Improving HS reachability for Orbot/Android users

Orbot received a pull request here: https://github.com/n8fr8/orbot/pull/83 with proposed modifications to improve reachability of an HS running on the device. We asked Michael Rogers from the Briar Project to review this proposal, since his team has done the most with HS on mobile. The PR details and his comments are inline below.

While these improvements seem worthwhile from a usability perspective, there are concerns about impact on anonymity, as always.

The issue at the moment is that while the device is sleeping for long periods of time, it is possible for the HS to become unreachable as a result of Tor detecting a clock jump of length greater than NUM_JUMPED_SECONDS_BEFORE_WARN (100 seconds) upon waking up, which then closes all circuits.
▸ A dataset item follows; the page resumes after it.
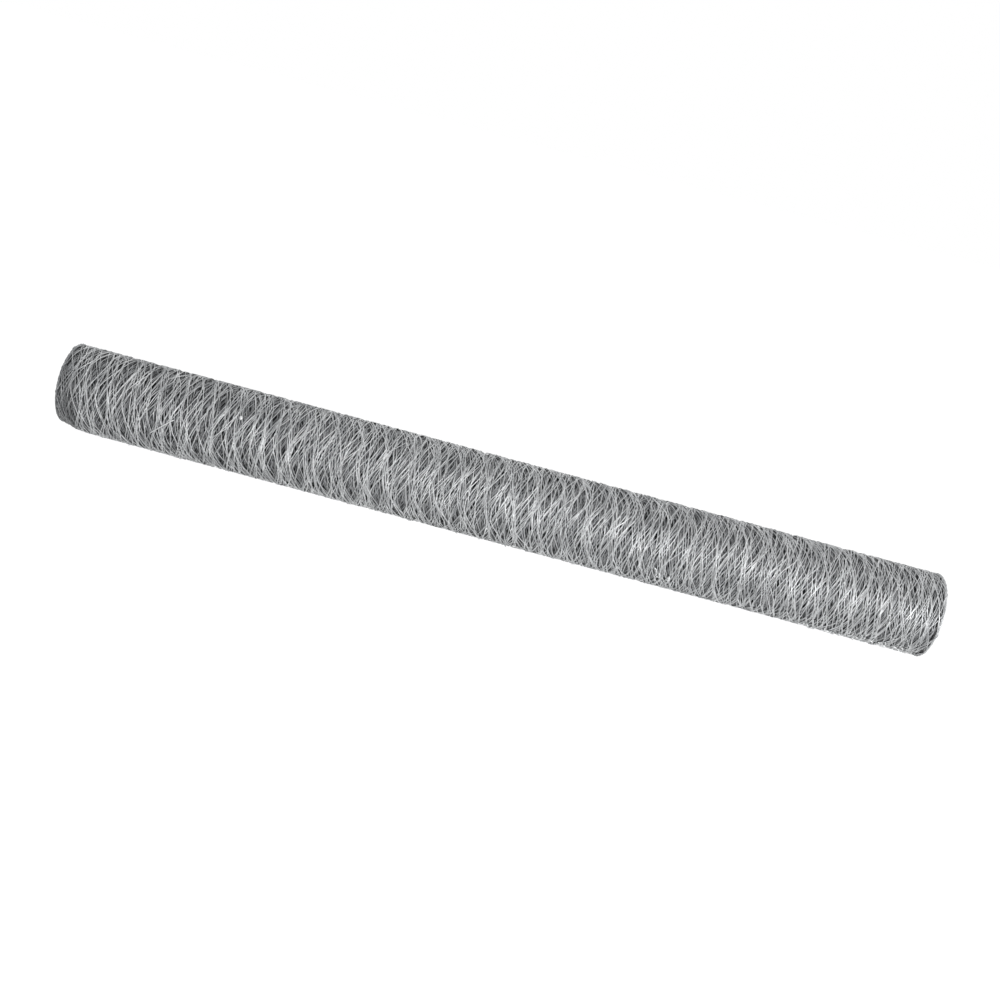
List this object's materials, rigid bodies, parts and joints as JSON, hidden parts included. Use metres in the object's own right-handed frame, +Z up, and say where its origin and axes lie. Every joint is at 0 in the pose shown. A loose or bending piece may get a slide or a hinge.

Another issue is that if the device was woken up by incoming network traffic, the device only stays awake for about a second before going back to sleep, which isn't enough time for Tor to rebuild the intro circuits, and thus the HS is no longer reachable until Tor is able to rebuild the circuits.

I attempt to improve this situation in two ways:

Increase NUM_JUMPED_SECONDS_BEFORE_WARN from 100 seconds to 600 seconds to avoid triggering the clock-jumped-close-all-circuits code every time the device wakes up from sleep.
Add a new command (MARKCONNFORWAKELOCK) and event (WAKELOCK) to the control port to allow Tor to synchronously signal Orbot to hold wake lock on behalf of Tor (since it isn't possible to hold a wake lock from native code). A wake lock is acquired at the start of a event callback, then released when libevent returns from its event loop when there are no active events. This prevents the device from sleeping when Tor still has work to do.

Comments from Michael@BriarProject:

Thanks for passing this on. I've also been looking into this problem lately. Comments inline below.

On 11/08/17 12:00, Nathan of Guardian wrote:

1. Increase `NUM_JUMPED_SECONDS_BEFORE_WARN` from 100 seconds to 600
seconds to avoid triggering the clock-jumped-close-all-circuits code
every time the device wakes up from sleep.

Is there something that makes 600 seconds qualitatively better than 100 seconds, or is this just a workaround for short sleeps?

2. Add a new command (`MARKCONNFORWAKELOCK`) and event (`WAKELOCK`) to
the control port to allow Tor to synchronously signal Orbot to hold wake
lock on behalf of Tor (since it isn't possible to hold a wake lock from
native code). A wake lock is acquired at the start of a event callback,
then released when libevent returns from its event loop when there are
no active events. This prevents the device from sleeping when Tor still
has work to do.

I like the underlying idea here, but this way of implementing it seems risky.

The problem is that Tor is driven by two kinds of events: incoming network traffic and libevent timers. When the device is asleep, incoming traffic will briefly wake it, so you can grab a wake lock until Tor finishes its work. But if a libevent timer expires during sleep, the device won't be woken. The timer will be handled next time the device wakes for some other reason.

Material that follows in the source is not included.